Więcej zdjęć potem już mi się nie chciało robić :p

Miała być Magdalenka ale za późno

Wtorek, 7 października 2008 · Komentarze(3)
Kategoria Samotnie
Miała być Magdalenka ale za późno wyjechałem z domu i trasa lekko inna wyszła. Uderzyłem na Gniewczynę przez Białobrzegi i Budy Łańc. a powrót przez Świętoniową.

Tradycyjnie już teraz, tylko wieczorno-nocna

Środa, 1 października 2008 · Komentarze(0)
Kategoria Samotnie
Tradycyjnie już teraz, tylko wieczorno-nocna jazda. Trasa wykreowała się w sumie w czasie jazdy, ale wyszła całkiem fajna i zróżnicowana. Trochę podjazdów, trochę terenu. Wyglądało to tak: Kosina-Białobrzegi-Korniaktów-Rogóżno-Nowosielce-Dębów-Białoboki-Gać-Markowa-Sonina-Łańcut-Głuchów-Kosina. Najbardziej przeszkadzał wiatr. Z górek to praktycznie jakby się nie jechało.
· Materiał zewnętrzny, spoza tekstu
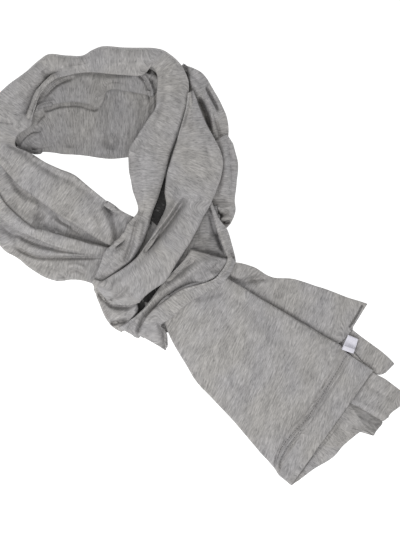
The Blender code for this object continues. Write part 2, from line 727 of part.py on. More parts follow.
def main():
    clear_scene()
    pile = Pile()
    hidden_layers(pile, "hidden_layers", RING_LAYERS, 34, 3, True)
    hidden_layers(pile, "tail_layers", TAIL_LAYERS, 7, 2, False)
    lay(pile, "tail_under", TAIL_UNDER, (), 7, 3, False)
    lay(pile, "tail_lower", TAIL_LOWER, (), 11, 4, False)
    lay(pile, "hem_flap", HEM_FLAP, (), 6, 4, False)
    lay(pile, "tail_back", TAIL_BACK, TAIL_BACK_FOLDS, 13, 5)
    lay(pile, "label", LABEL, (), 4, 4, False, LABEL_WHITE)
    front = (("tail_front", 0.9), ("hem_band", 1))
    stretch(pile, front, TAIL_FRONT, TAIL_FRONT_FOLDS, 20, 8)
    lay(pile, "inner_back", INNER_BACK, INNER_BACK_FOLDS, 14, 8)
    lay(pile, "inner_fold", INNER_FOLD, INNER_FOLD_FOLDS, 12, 3)
    lay(pile, "bunch_back", BUNCH_BACK, BUNCH_BACK_FOLDS, 11, 5)
    lay(pile, "bunch_side", BUNCH_SIDE, BUNCH_SIDE_FOLDS, 11, 5)
    lay(pile, "recess_wrap", RECESS_WRAP, (), 4, 3, False, SHADED)
    lay(pile, "side_strip", SIDE_STRIP, (), 8, 2)
    lay(pile, "lower_band", LOWER_BAND, LOWER_BAND_FOLDS, 16, 6)
    lay(pile, "middle_band", MIDDLE_BAND, MIDDLE_BAND_FOLDS, 15, 5)
    loop = BAND_FRONT + BAND_BACK + BAND_RIGHT
    ends = (("front_fold", 0.2), ("shoulder", 0.4), ("collar", 0.6), ("right_band", 1))
    stretch(pile, ends, loop, BAND_FOLDS, 60, 5)
    lay(pile, "bight_left", BIGHT_LEFT, BIGHT_LEFT_FOLDS, 8, 4)
    lay(pile, "bight_upper", BIGHT_UPPER, BIGHT_UPPER_FOLDS, 13, 5)
    lay(pile, "strand", STRAND, STRAND_FOLDS, 22, 7)
    lay(pile, "bight_rim", BIGHT_RIM, BIGHT_RIM_FOLDS, 15, 3)


main()
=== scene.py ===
"""Looks of a heather grey jersey scarf, doubled, tied with a pull-through knot and laid flat.

Every stretch of cloth that shows is a fine sheet of its own, lofted between its two edges from a
table of sections, with its folds and wrinkles added along curves. The stretches are laid one after
another on a height map of what lies under them. The laying plan is a grid of PLAN squares, counted
to the right and down, as seen from above, with its heights and fold sizes in millimetres.
Everything else is in metres.
"""

import math
from collections import namedtuple

import bpy
import numpy as np
from bpy.props import FloatProperty, FloatVectorProperty, IntProperty, PointerProperty
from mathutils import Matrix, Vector
from mathutils.bvhtree import BVHTree

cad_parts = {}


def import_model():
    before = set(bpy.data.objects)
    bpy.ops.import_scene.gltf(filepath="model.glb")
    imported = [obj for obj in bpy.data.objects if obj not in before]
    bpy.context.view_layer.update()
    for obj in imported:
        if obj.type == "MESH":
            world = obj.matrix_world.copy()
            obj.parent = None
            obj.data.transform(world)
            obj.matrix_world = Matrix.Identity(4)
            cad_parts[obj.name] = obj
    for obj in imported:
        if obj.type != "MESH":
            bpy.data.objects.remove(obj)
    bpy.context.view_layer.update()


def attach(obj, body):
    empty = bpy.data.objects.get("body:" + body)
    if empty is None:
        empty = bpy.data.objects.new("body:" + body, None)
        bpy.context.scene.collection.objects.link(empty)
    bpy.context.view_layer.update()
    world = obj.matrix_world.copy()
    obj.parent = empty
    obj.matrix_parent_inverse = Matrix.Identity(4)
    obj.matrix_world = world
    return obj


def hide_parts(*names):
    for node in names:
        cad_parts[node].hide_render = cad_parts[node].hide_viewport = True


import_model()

bl_info = {
    "name": "Knotted jersey scarf",
    "version": (1, 0, 0),
    "blender": (4, 5, 0),
    "location": "3D View > Sidebar > Scarf",
    "description": "Builds the cloth, sewing and finish of a knotted heather grey jersey scarf",
    "category": "Object",
}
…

Dzisiaj wieczorno-nocna jazda standardową

Poniedziałek, 29 września 2008 · Komentarze(0)
Kategoria Samotnie
Dzisiaj wieczorno-nocna jazda standardową trasą, czyli Korniaktowskie Stawy, a potem jeszcze rundka po Kosinie. Fajnie się jechało bo pusto na drodze. Przeszkadzał czasami czołowy wiatr. I ciepło było dość.